Any diet will work as long as you're in a moderate calorie deficit — aka "eating fewer calories than you burn," says Laura Hamilton, MA, RD, CSP, LD, of Empower Nutrition. Some people achieve this through a vegetarian or plant-based diet; others do Mediterranean, Paleo, or keto; and some find success with weight-loss plans like Weight Watchers.
Kayley George, MS, RD, LD, owner of The Healthy Weight Loss Dietitians, agrees, saying, "It doesn't matter if you're eating a vegan diet or intermittent fasting; no diet works without a caloric deficit." You can use online calorie-deficit calculators or this calorie-deficit formula to get a rough estimate of your caloric needs.

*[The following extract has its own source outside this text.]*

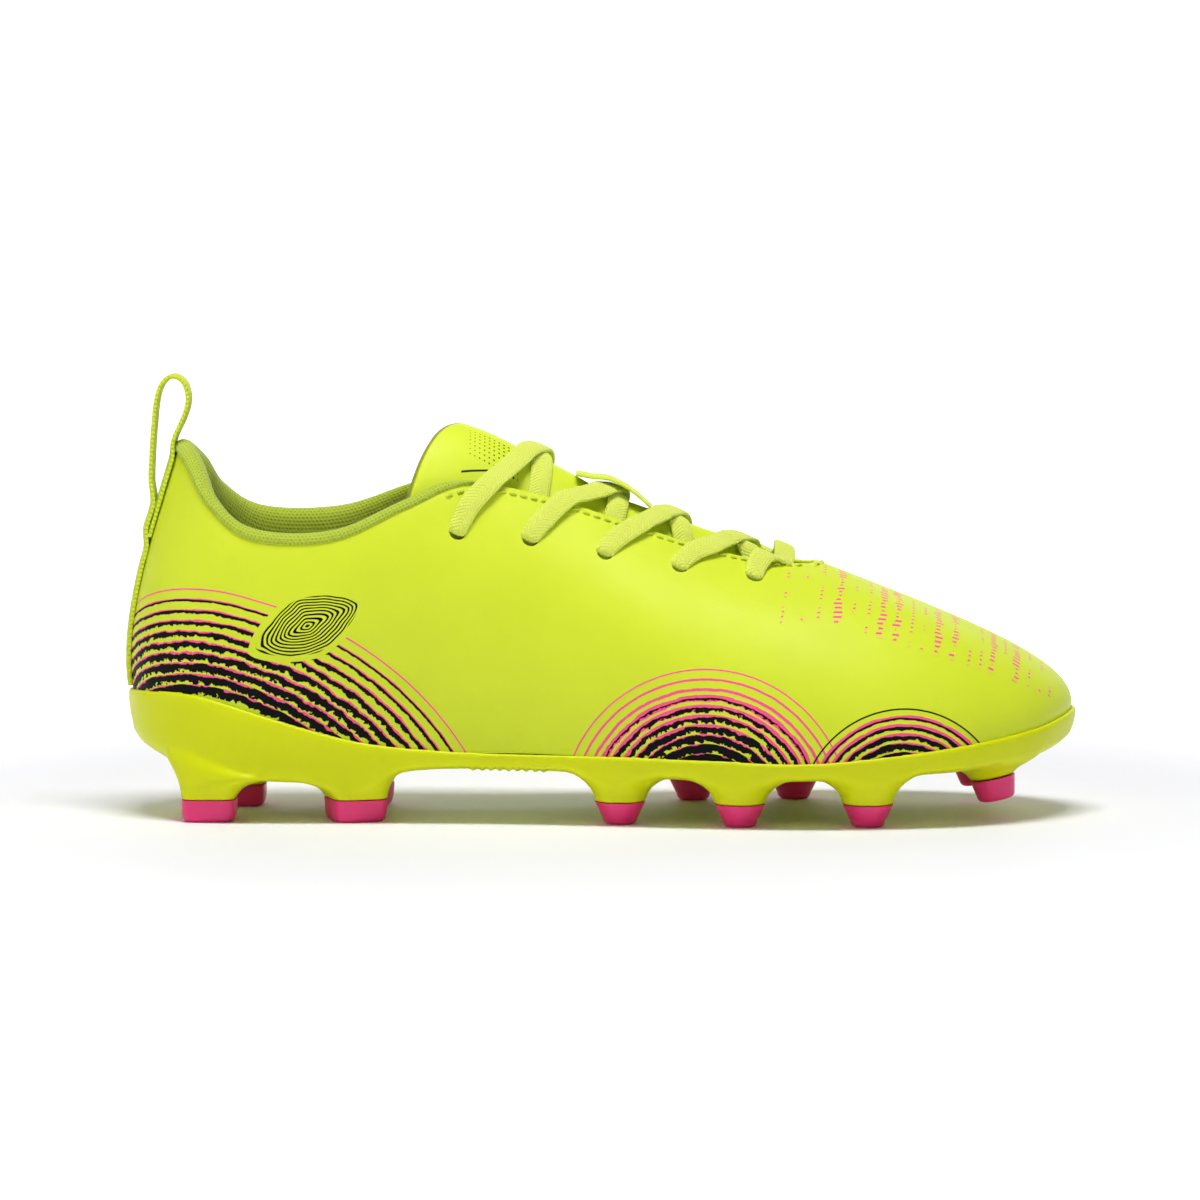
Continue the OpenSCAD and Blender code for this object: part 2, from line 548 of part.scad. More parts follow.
// ---- Lace tails ------------------------------------------------------------------------
// From the inside of the top eyelets down the side walls and along the forefoot.
tail_lateral = [[-35, -19, 73], [-34, -21, 68], [-31, -23, 60], [-25, -24, 50], [-17, -24.5, 41],
    [-7, -25, 33],
    [4, -26, 27], [16, -27, 23.5], [28, -28, 22], [40, -28, 21.5], [52, -27, 21.5], [63, -24, 22.3],
    [72, -18, 23.4]];
tail_medial = [[-35, 19, 73], [-34, 20.5, 68], [-31, 21, 60], [-25, 20.5, 50], [-17, 20.5, 41],
    [-7, 22, 33],
    [4, 24, 27], [16, 26, 23.5], [28, 27, 22], [40, 27, 21.5], [51, 25, 21.5], [60, 20, 21.8],
    [66, 12, 22.7]];
tail_w = 3.6;
tail_sides = 8;
tail_twist = 0.6;
function smooth_line(route, n) = concat(
    [for (k = [0:len(route) - 2], j = [0:n - 1])
        smooth4(route[max(k - 1, 0)], route[k], route[k + 1], route[min(k + 2, len(route) - 1)], j / n)],
    [route[len(route) - 1]]
);
function oval_ring(line, i, w, t, ref) =
    let (
        n = len(line) - 1, d = unit(line[min(i + 1, n)] - line[max(i - 1, 0)]),
        u = unit(ref - (ref * d) * d), v = cross(d, u)
    )
    [for (k = [0:tail_sides - 1])
        let (q = k * 360 / tail_sides) line[i] + u * cos(q) * w / 2 + v * sin(q) * t / 2];
module lace_tail(route) color(lime) {
    line = smooth_line(route, 2);
    n = len(line);
    // It twists from flat against the wall to flat on the sockliner.
    swept([for (i = [0:n - 1])
        let (f = min(1, i / (n * tail_twist)), across = unit([1 - f, 0.8 * f, 0.4 - 0.3 * f]))
        oval_ring(line, i, tail_w, lace_t, across)]);
}
aglet_len = 17;
aglet_r = 1.4;
module aglet(route) color("#EEF3C8") {
    n = len(route) - 1;
    d = unit(route[n] - route[n - 1]);
    translate(route[n] + d * 0.02) aim([d[0], d[1], 0.02]) cylinder(r = aglet_r, h = aglet_len, $fn = 24);
}
module lace_tail_lateral() lace_tail(tail_lateral);
module lace_tail_medial() lace_tail(tail_medial);
module aglet_lateral() aglet(tail_lateral);
module aglet_medial() aglet(tail_medial);

// ---- Heel webbing and pull loop ----------------------------------------------------------
web_reach = 0.33 * web_w / 10;
web_ts = [0.02, 0.15, 0.3, 0.45, 0.6, 0.72, 0.835];
module heel_webbing() color(lime) slab(
    sheet(arc_stations(-web_reach, web_reach, 4), web_ts, gap + web_t),
    sheet(arc_stations(-web_reach, web_reach, 4), web_ts, gap)
);
// The loop's centre line in the X-Z plane, up the outer strand and down the inner one.
loop_route = [[-114, 82.6], [-114, 89], [-113.3, 95], [-112.1, 101], [-110.9, 106], [-109.3, 109],
    [-107.2, 110],
    [-105, 109.1], [-103.4, 106.4], [-103.3, 103], [-104.3, 99.4], [-106, 96], [-107.9, 93],
    [-110, 90], [-111.6, 86.4],
    [-112.4, 82.6]];
module pull_loop() color(lime) {
    line = [for (p = smooth_line(loop_route, 2)) [p[0], 0, p[1]]];
    swept([for (i = [0:len(line) - 1]) flat_ring(line, i, web_w, web_t, [0, 1, 0])]);
}

// ---- Stitching along the facing's edge ---------------------------------------------------
stitch_pitch = 2.6;
stitch_len = 1.9;
stitch_r = 0.28;
stitch_in = 1.4;
station_table = [[-38, 5.62], [-32, 6], [-13, 7], [6, 8], [25, 9], [41, 10], [51, 11]];
module stitch(s) {
    t = edge_t(s, stitch_in);
    p = skin_point(s, t, stitch_r + 0.05);
    d = skin_point(s + 0.04, edge_t(s + 0.04, stitch_in)) - skin_point(s - 0.04, edge_t(s - 0.04, stitch_in));
    translate(p) aim(d) cylinder(r = stitch_r, h = stitch_len, center = true, $fn = 16);
}
module eyestay_stitches() color(lime) {
    for (side = [-1, 1], x = [-37:stitch_pitch:50]) stitch(on_side(side, along(station_table, x)));
    for (d = [-1.4, -0.5, 0.5, 1.4]) stitch(toe_at + d);
}

outsole_plate();
stud_tip_heel_rear_lateral();
stud_tip_heel_front_lateral();
stud_tip_heel_rear_medial();
stud_tip_heel_front_medial();
stud_tip_fore_lateral_1();
stud_tip_fore_lateral_2();
stud_tip_fore_lateral_3();
stud_tip_fore_medial_1();
stud_tip_fore_medial_2();
stud_tip_toe_lateral();
stud_tip_toe_medial();
strobel_board();
sockliner_front();
sockliner_rear();
upper_skin();
lining();
heel_counter();
toe_puff();
collar_foam();
collar_cover();
eyestay_lateral();
eyestay_medial();
tongue_body();
tongue_flap();
lace_keeper();
lace();
eyestay_stitches();
lace_tail_lateral();
lace_tail_medial();
aglet_lateral();
aglet_medial();
heel_webbing();
pull_loop();
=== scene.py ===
"""Football boot, right foot: the visual model over its CAD frame.

The tables are in millimetres, and MM turns them into metres when a mesh is made.
X runs from the heel to the toe, the outer side of the foot is -Y and +Z is up.
"""

import math
from collections import namedtuple

import bpy
import numpy as np
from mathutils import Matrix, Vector


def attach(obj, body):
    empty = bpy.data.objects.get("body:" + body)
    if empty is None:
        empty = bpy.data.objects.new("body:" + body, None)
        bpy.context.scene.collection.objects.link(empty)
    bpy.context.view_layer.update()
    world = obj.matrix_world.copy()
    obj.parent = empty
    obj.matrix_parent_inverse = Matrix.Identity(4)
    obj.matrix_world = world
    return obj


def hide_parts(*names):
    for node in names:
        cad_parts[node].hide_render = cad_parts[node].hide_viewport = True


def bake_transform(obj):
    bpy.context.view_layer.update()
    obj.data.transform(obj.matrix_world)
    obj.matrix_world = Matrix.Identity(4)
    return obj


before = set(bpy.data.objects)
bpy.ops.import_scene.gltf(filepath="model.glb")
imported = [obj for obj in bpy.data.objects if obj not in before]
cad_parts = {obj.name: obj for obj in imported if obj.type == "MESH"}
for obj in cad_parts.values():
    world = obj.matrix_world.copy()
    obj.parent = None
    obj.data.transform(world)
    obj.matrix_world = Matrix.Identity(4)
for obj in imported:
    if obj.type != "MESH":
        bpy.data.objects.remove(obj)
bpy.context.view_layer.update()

MM = 0.001


# ---- Small helpers ---------------------------------------------------------------
def unit(v):
    return v / np.linalg.norm(v, axis=-1, keepdims=True)


def smooth4(a, b, c, d, f):
    """A smooth curve through four neighbouring values, between the middle two."""
    return 0.5 * (2 * b + (c - a) * f + (2 * a - 5 * b + 4 * c - d) * f**2 + (3 * b - a - 3 * c + d) * f**3)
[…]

If you want to get more specific, look for a place that offers RMR (resting metabolic rate) testing in your area. It usually costs around $100 to $250 and will tell your more exact caloric needs; it will also indicate what macros (fat, carbs, protein) your body metabolizes best.
If you don't want to bother with numbers and formulas, just be aware of how much you're currently eating. This is the amount needed to maintain your present weight, so if you want to lose pounds, eat about 500 calories fewer, recommends Adrienne Ngai, RD, MSc, CDE. Physical activity can also affect that number, so the more active you are, the less of a calorie deficit you'll need.